Ce que l’on ramène d’Uluru
Les voyageurs consciencieux s’interrogent souvent : que peut-on ramener d’un lieu sacré sans l’appauvrir ? La réponse est simple : rien de matériel, si ce n’est quelques œuvres acquises auprès d’artistes locaux — et surtout, une nouvelle attention aux récits silencieux du monde. Les autorités demandent explicitement aux visiteurs de ne pas emporter de sable ou de roches. D’ailleurs, il arrive régulièrement que des voyageurs renvoient par colis ces « souvenirs » dans une tentative superstitieuse de réparer leur erreur après avoir subi des mésaventures — coïncidences ou mauvaise conscience ?

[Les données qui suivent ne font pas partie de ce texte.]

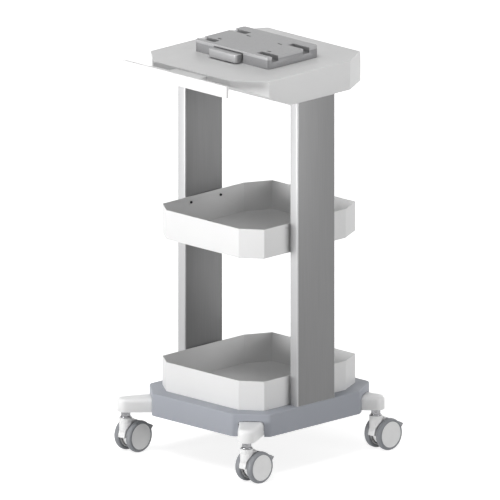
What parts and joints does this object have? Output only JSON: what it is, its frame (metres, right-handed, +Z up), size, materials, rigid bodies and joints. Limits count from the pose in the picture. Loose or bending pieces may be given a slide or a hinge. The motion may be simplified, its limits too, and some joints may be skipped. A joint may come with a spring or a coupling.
{
  "type": "medical equipment trolley",
  "caption": "Open trolley on braked twin-wheel casters: octagonal base, two sheet trays between two aluminium columns, sloped worktop, push bar and a device dock with a release latch.",
  "frame": {"origin": "on the floor, under the middle of the trolley's bounding box", "axes": "+Z up, -Y towards the push bar, +X to the right of someone facing +Y"},
  "size_m": [0.4472, 0.534, 0.971],
  "materials": {
    "base_grey": "fine texture",
    "black_steel": "powder coat",
    "arm_white": "satin",
    "zinc": "zinc plated",
    "zinc_dark": "blackened",
    "column_aluminium": "satin anodised",
    "tray_white": "powder coat",
    "black_plastic": "matte",
    "top_white": "fine texture",
    "dock_aluminium": "bead blasted",
    "latch_silver": "silver paint",
    "chrome_stem": "polished",
    "pedal_dark": "matte",
    "tyre_grey": "smooth",
    "hub_white": "satin"
  },
  "bodies": {
    "cart": {"base_cover": "base_grey", "chassis": "black_steel", "arm_front_left": "arm_white", "arm_front_right": "arm_white", "arm_rear_left": "arm_white", "arm_rear_right": "arm_white", "arm_bolts": "zinc", "column_left": "column_aluminium", "column_right": "column_aluminium", "column_screws": "zinc", "lower_tray": "tray_white", "tray_nuts": "zinc", "mid_tray": "tray_white", "mid_tray_spacers": "black_plastic", "mid_tray_screws": "zinc_dark", "worktop_cover": "top_white", "worktop_pan": "tray_white", "worktop_frame": "black_steel", "worktop_screws": "zinc", "push_bar": "tray_white", "push_bar_bracket": "tray_white", "push_bar_screws": "zinc", "dock_body": "dock_aluminium", "dock_plate": "dock_aluminium", "dock_screws": "zinc", "latch_springs": "zinc", "front_left_stem": "chrome_stem", "front_right_stem": "chrome_stem", "rear_left_stem": "chrome_stem", "rear_right_stem": "chrome_stem"},
    "latch": {"latch_slide": "zinc", "latch_grip": "latch_silver"},
    "front_left_swivel": {"front_left_housing": "arm_white", "front_left_axle": "zinc"},
    "front_left_pedal": {"front_left_pedal": "pedal_dark"},
    "front_left_wheel_left": {"front_left_tyre_left": "tyre_grey", "front_left_hub_left": "hub_white"},
    "front_left_wheel_right": {"front_left_tyre_right": "tyre_grey", "front_left_hub_right": "hub_white"},
    "front_right_swivel": {"front_right_housing": "arm_white", "front_right_axle": "zinc"},
    "front_right_pedal": {"front_right_pedal": "pedal_dark"},
    "front_right_wheel_left": {"front_right_tyre_left": "tyre_grey", "front_right_hub_left": "hub_white"},
    "front_right_wheel_right": {"front_right_tyre_right": "tyre_grey", "front_right_hub_right": "hub_white"},
    "rear_left_swivel": {"rear_left_housing": "arm_white", "rear_left_axle": "zinc"},
    "rear_left_pedal": {"rear_left_pedal": "pedal_dark"},
    "rear_left_wheel_left": {"rear_left_tyre_left": "tyre_grey", "rear_left_hub_left": "hub_white"},
    "rear_left_wheel_right": {"rear_left_tyre_right": "tyre_grey", "rear_left_hub_right": "hub_white"},
    "rear_right_swivel": {"rear_right_housing": "arm_white", "rear_right_axle": "zinc"},
    "rear_right_pedal": {"rear_right_pedal": "pedal_dark"},
    "rear_right_wheel_left": {"rear_right_tyre_left": "tyre_grey", "rear_right_hub_left": "hub_white"},
    "rear_right_wheel_right": {"rear_right_tyre_right": "tyre_grey", "rear_right_hub_right": "hub_white"}
  },
  "joints": [
    {"name": "latch_pull", "type": "slide", "parent": "cart", "child": "latch", "axis": [0, -1, 0], "range_m": [0, 0.01], "stiffness_N_per_m": 400, "deforming": ["latch_springs"]},
    {"name": "front_left_swivel_turn", "type": "hinge", "parent": "cart", "child": "front_left_swivel", "pos_m": [-0.1966, -0.228, 0.07], "axis": [0, 0, 1], "continuous": true},
    {"name": "front_left_pedal_press", "type": "hinge", "parent": "front_left_swivel", "child": "front_left_pedal", "pos_m": [-0.1966, -0.194, 0.062], "axis": [-1, 0, 0], "range_deg": [0, 10]},
    {"name": "front_left_wheel_left_roll", "type": "hinge", "parent": "front_left_swivel", "child": "front_left_wheel_left", "pos_m": [-0.1966, -0.204, 0.0375], "axis": [1, 0, 0], "continuous": true},
    {"name": "front_left_wheel_right_roll", "type": "hinge", "parent": "front_left_swivel", "child": "front_left_wheel_right", "pos_m": [-0.1966, -0.204, 0.0375], "axis": [1, 0, 0], "continuous": true},
    {"name": "front_right_swivel_turn", "type": "hinge", "parent": "cart", "child": "front_right_swivel", "pos_m": [0.1966, -0.228, 0.07], "axis": [0, 0, 1], "continuous": true},
    {"name": "front_right_pedal_press", "type": "hinge", "parent": "front_right_swivel", "child": "front_right_pedal", "pos_m": [0.1966, -0.194, 0.062], "axis": [-1, 0, 0], "range_deg": [0, 10]},
    {"name": "front_right_wheel_left_roll", "type": "hinge", "parent": "front_right_swivel", "child": "front_right_wheel_left", "pos_m": [0.1966, -0.204, 0.0375], "axis": [1, 0, 0], "continuous": true},
    {"name": "front_right_wheel_right_roll", "type": "hinge", "parent": "front_right_swivel", "child": "front_right_wheel_right", "pos_m": [0.1966, -0.204, 0.0375], "axis": [1, 0, 0], "continuous": true},
    {"name": "rear_left_swivel_turn", "type": "hinge", "parent": "cart", "child": "rear_left_swivel", "pos_m": [-0.1966, 0.192, 0.07], "axis": [0, 0, 1], "continuous": true},
    {"name": "rear_left_pedal_press", "type": "hinge", "parent": "rear_left_swivel", "child": "rear_left_pedal", "pos_m": [-0.1966, 0.226, 0.062], "axis": [-1, 0, 0], "range_deg": [0, 10]},
    {"name": "rear_left_wheel_left_roll", "type": "hinge", "parent": "rear_left_swivel", "child": "rear_left_wheel_left", "pos_m": [-0.1966, 0.216, 0.0375], "axis": [1, 0, 0], "continuous": true},
    {"name": "rear_left_wheel_right_roll", "type": "hinge", "parent": "rear_left_swivel", "child": "rear_left_wheel_right", "pos_m": [-0.1966, 0.216, 0.0375], "axis": [1, 0, 0], "continuous": true},
    {"name": "rear_right_swivel_turn", "type": "hinge", "parent": "cart", "child": "rear_right_swivel", "pos_m": [0.1966, 0.192, 0.07], "axis": [0, 0, 1], "continuous": true},
    {"name": "rear_right_pedal_press", "type": "hinge", "parent": "rear_right_swivel", "child": "rear_right_pedal", "pos_m": [0.1966, 0.226, 0.062], "axis": [-1, 0, 0], "range_deg": [0, 10]},
    {"name": "rear_right_wheel_left_roll", "type": "hinge", "parent": "rear_right_swivel", "child": "rear_right_wheel_left", "pos_m": [0.1966, 0.216, 0.0375], "axis": [1, 0, 0], "continuous": true},
    {"name": "rear_right_wheel_right_roll", "type": "hinge", "parent": "rear_right_swivel", "child": "rear_right_wheel_right", "pos_m": [0.1966, 0.216, 0.0375], "axis": [1, 0, 0], "continuous": true}
  ]
}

Mais plus profondément, Uluru enseigne la patience, l’humilité et une façon autre de lire les paysages : moins avec les yeux qu’avec l’écoute. Car ici, chaque rocher est un mot, chaque sentier une ligne de chant. S’ouvrir à la culture aborigène, c’est accepter de ne pas tout comprendre, mais de marcher quand même, en silence, aux côtés de ceux qui savent interpréter la terre.
Un patrimoine en mouvement
Longtemps marginalisée, la voix des peuples premiers résonne aujourd’hui plus fort que jamais dans le cœur rouge de l’Australie. Uluru est plus qu’un monument. C’est un espace vivant, en perpétuelle conversation avec ceux qui le protègent, l’honorent et l’habitent. Comme me l’a confié mon guide avec une simplicité sans emphase : “Uluru est ancien, mais il n’est pas figé. Il vit si on l’écoute.”
À l’heure où tant de sites patrimoniaux se transforment en décors consommables, Uluru reste une exception : une invitation à ralentir, à s’instruire, à partager. Et peut-être, à revoir ce mot même de “voyage” sous l’angle moins du déplacement que de la relation. Une relation tissée au fil des récits, des gestes et du respect mutuel.